Philip Spiess
It was a quiet evening in January of 1896, in the Cincinnati suburb of East Walnut Hills. All at once the quiet was shattered -- and windows, too (for two miles around, it was said) -- by the thunderous voice of a great bell resounding throughout the neighborhood and heard even fifteen miles away. It was the ringing of the new bell in the tower of St. Francis de Sales Catholic Church, cast in October, 1895, by the Cincinnati bell foundry of E. W. Vanduzen Co. (formerly Vanduzen & Tifts), successor to the old Buckeye Bell Foundry. The bell, known as "Joseph" (also "Big Joe" -- named after the largest donor to the bell project, Joseph G. Buddeke), is now the second-largest free-swinging bell in the world and the largest ever cast in the United States. It still hangs in the tower of St. Francis de Sales Church, but it has never been rung again by swinging. Indeed, the parish priests declared that the bell shall "remain immobile forever," because the trembling of the bell tower and the crumbling of the tower's mortar on its first being rung was simply considered too unsafe.
"Joseph," which rings a sonorous E-flat, measures 7 feet high with a diameter of 9 feet, and is hung 125 feet up in the bell tower; it weighs 17.5 tons. Thus it took a twelve-horse team to haul the bell from the foundry at Second Street and Broadway, up the Gilbert Avenue hill, and down Madison Road to the church. The bell's 640-pound clapper, which initially required six boys to pull it by means of hempen ropes, is no longer used; today the bell is rung with an oversized foot-hammer tapping its rim. "Joseph" is struck three times daily, at 6 a.m., at 12 noon, and at 6 p.m. (for the Angelus), followed by the chiming of four smaller bells which rest above it and which are known as the "ladies in waiting."
Historically, Cincinnati has been an important bell-producing town. One can still find field bells surviving on old plantations along the Mississippi River that were cast in Cincinnati and made their way down river; some can even be found as far afield as California. The national Journal of Fine Arts for November, 1851, commends the city for G. W. Coffin & Co.'s "Buckeye Bell Foundry" (1837) and for George L. Hanks' bell foundry and "the exceeding purity of their work" on peals of bells, chimes, and steamboat, factory, and smaller bells. Circa 1851, Hanks' foundry cast the 3,400-pound tenor bell named "Great Peter" for St. Peter in Chains Roman Catholic Cathedral, a bell decorated with medallions of Biblical scenes and a heavily fruited grapevine in high relief.
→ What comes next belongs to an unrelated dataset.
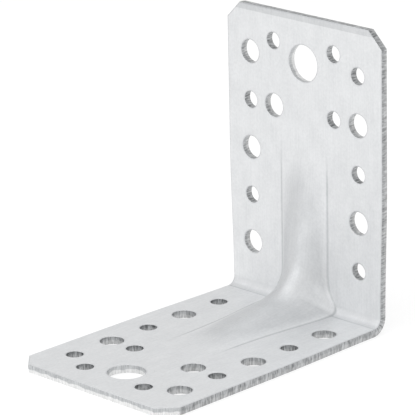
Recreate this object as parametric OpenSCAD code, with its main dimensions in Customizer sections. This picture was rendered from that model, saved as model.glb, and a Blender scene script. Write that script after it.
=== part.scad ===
// Reinforced angle bracket: one perforated steel sheet, folded to a right angle, with a stiffening
// rib pressed through the fold. Millimetres. X runs across the width. The mounting leg stands in the
// XZ plane at the back, the foot leg lies on z = 0 and reaches forward to -Y. The inside of the
// angle faces -Y and +Z. The origin is the middle of the bounding box in X and Y, at the bottom in Z.

/* [Sheet] */
// thickness of the steel sheet
sheet_t = 2.5; // [2:0.1:3]
// length of each leg, measured from the outer face of the other leg
leg_l = 90; // [88:1:110]
// width of the sheet at the leg ends
body_w = 60; // [58:1:72]
// inside radius of the fold
bend_r = 2.5; // [2:0.1:3.5]
// side length of the 45 degree cut at each outer corner
corner_cut = 5; // [3:0.5:7]
// how far each side edge is drawn in at the fold by the pressing of the rib
waist_in = 0.8; // [0.2:0.1:1.2]

/* [Holes] */
// diameter of the small nail holes
small_d = 5; // [4:0.1:5.6]
// diameter of the medium holes
medium_d = 7; // [6:0.1:8]
// diameter of the large bolt hole
large_d = 11; // [9:0.1:12]
// distance of each side column of holes from the centre line
column_x = 21; // [20:0.1:22.5]
// distance of the first row of holes from the outer face of the other leg
row_first = 17.4; // [16.5:0.1:18]
// spacing of the five rows of holes
row_pitch = 14.6; // [14.2:0.1:15]
// distance of the four inner holes from the centre line
inner_x = 11.7; // [11.2:0.1:12]
// how far the two outermost inner holes lie beyond the last row
outer_row = 4.8; // [4:0.1:6]

/* [Rib] */
// distance of the rib tip from the outer face of the other leg
rib_reach = 53; // [48:1:54]
// half width of the rib towards its tips
rib_half = 9; // [7:0.25:9.5]
// extra half width of the rib at the fold
rib_flare = 3.5; // [1:0.25:4]
// how far the extra width of the rib reaches up the mounting leg
flare_up = 3.5; // [2.5:0.5:10]
// how far the extra width of the rib reaches along the foot leg
flare_foot = 16; // [8:1:20]
// rise of the rib crest per millimetre along each leg
rib_slope = 0.16; // [0.1:0.01:0.2]
// radius of the rib crest where it turns the corner
rib_corner_r = 12; // [8:0.5:16]
// radius with which the rib crest runs out into the leg
rib_tip_r = 70; // [40:5:90]
// roundness of the rib nose, from a sharp roof at 0 to a flat arch at 1
rib_nose = 0.5; // [0.25:0.05:1]

/* [Hidden] */
root2 = sqrt(2);
cut_over = 2;
back_y = leg_l / 2;
bend_out = bend_r + sheet_t;
bend_turn = 90;
waist_half = body_w / 2 - waist_in;
waist_end = leg_l / 2;
waist_steps = 8;
last_row = row_first + 4 * row_pitch;
row_outer = last_row + outer_row;
row_inner = row_first + 3 * row_pitch;

// rib crest, as a curve in the diagonal frame: a is the distance along the diagonal of the angle,
// v the distance out from the outer corner line towards the inside of the angle
slope_deg = atan(rib_slope);
crest_deg = 45 - slope_deg;
tip_run = rib_tip_r * tan(slope_deg / 2);
knee_s = rib_reach - tip_run;
knee_a = (knee_s - sheet_t) / root2;
knee_v = root2 * sheet_t + knee_a;
tip_a = knee_a + tip_run / root2;
taper_a = knee_a - tip_run * cos(crest_deg);
crest_v = root2 * (sheet_t + rib_slope * knee_s) / (1 + rib_slope);
crest_m = (1 - rib_slope) / (1 + rib_slope);
corner_a = rib_corner_r * sin(crest_deg);
corner_v = crest_v + rib_corner_r / cos(crest_deg);
tip_cu = tip_a - rib_tip_r / root2;
tip_cv = root2 * sheet_t + tip_a + rib_tip_r / root2;
nose_span = sqrt(1 + rib_nose * rib_nose) - rib_nose;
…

As those of you residing in Cincinnati probably know, this tradition lives on in the Verdin Company bell foundry, a Cincinnati business since 1842. Curiously enough, the French immigrant founder of the company's six generations of Verdin family bell-makers was named Francois de Sales Verdin, prefiguring the like-named church of the "Big Joseph" bell; he founded the company, the oldest family-owned manufacturing company in Ohio, with his brother, Michel Verdin. Among the company's landmark events were the invention of an electric winder for clocks (1910); the first electric bell ringer (1927); and the introduction of electronic bell carillons (1946). Verdin acquired the Vanduzen Company in 1955, and in 1999 it designed and cast (in France) the world's largest swinging bell, the 66,600-pound World Peace Bell, to commemorate the Millenium. The Verdin Bell Museum, in the Over-the-Rhine section of downtown Cincinnati, was established in historic St. Paul's Church in 1981.